Question

Let \(X\) and \(Y\) be two random variables with mean \(0\), variance \(1\), and correlation coefficient \(\tfrac{1}{3}\). Then the value of \(\mathrm{Var}(X+3Y)\) is equal to:

• A. 9
• B. 10
• C. 11
• D. 12

Hint:

For any linear combination \(\mathbf{a}^\top\mathbf{Z}\), use the compact rule \(\mathrm{Var}(\mathbf{a}^\top\mathbf{Z})=\mathbf{a}^\top\Sigma\,\mathbf{a}\) with the covariance matrix \(\Sigma\).

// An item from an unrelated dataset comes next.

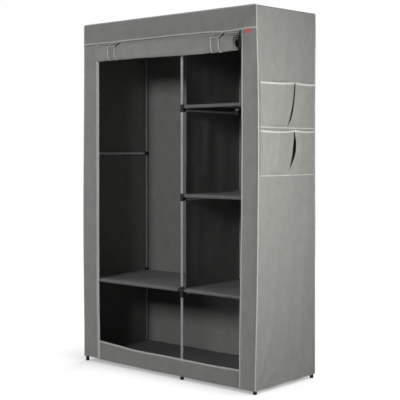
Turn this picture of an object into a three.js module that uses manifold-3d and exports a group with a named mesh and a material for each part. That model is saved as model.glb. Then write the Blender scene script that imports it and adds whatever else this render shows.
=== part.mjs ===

It avoids manual expansion.

Answer 1

The Correct Option is D

To find the variance of \(X+3Y\), we use the formula for the variance of a linear combination of random variables:
\[ \mathrm{Var}(aX + bY) = a^2\mathrm{Var}(X) + b^2\mathrm{Var}(Y) + 2ab\mathrm{Cov}(X,Y) \] Here, \(a = 1\) and \(b = 3\). Given that \(\mathrm{Var}(X) = 1\), \(\mathrm{Var}(Y) = 1\), and the correlation coefficient \( \rho_{XY} = \frac{1}{3} \), we know: \(\mathrm{Cov}(X,Y) = \rho_{XY} \sqrt{\mathrm{Var}(X) \mathrm{Var}(Y)} = \frac{1}{3} \times 1 \times 1 = \frac{1}{3}\). Substitute these into the formula:
\[ \mathrm{Var}(X+3Y) = 1^2 \cdot 1 + 3^2 \cdot 1 + 2 \cdot 1 \cdot 3 \cdot \frac{1}{3} \] \[ = 1 + 9 + 2 \] \[ = 12 \] Therefore, \(\mathrm{Var}(X+3Y) = 12\).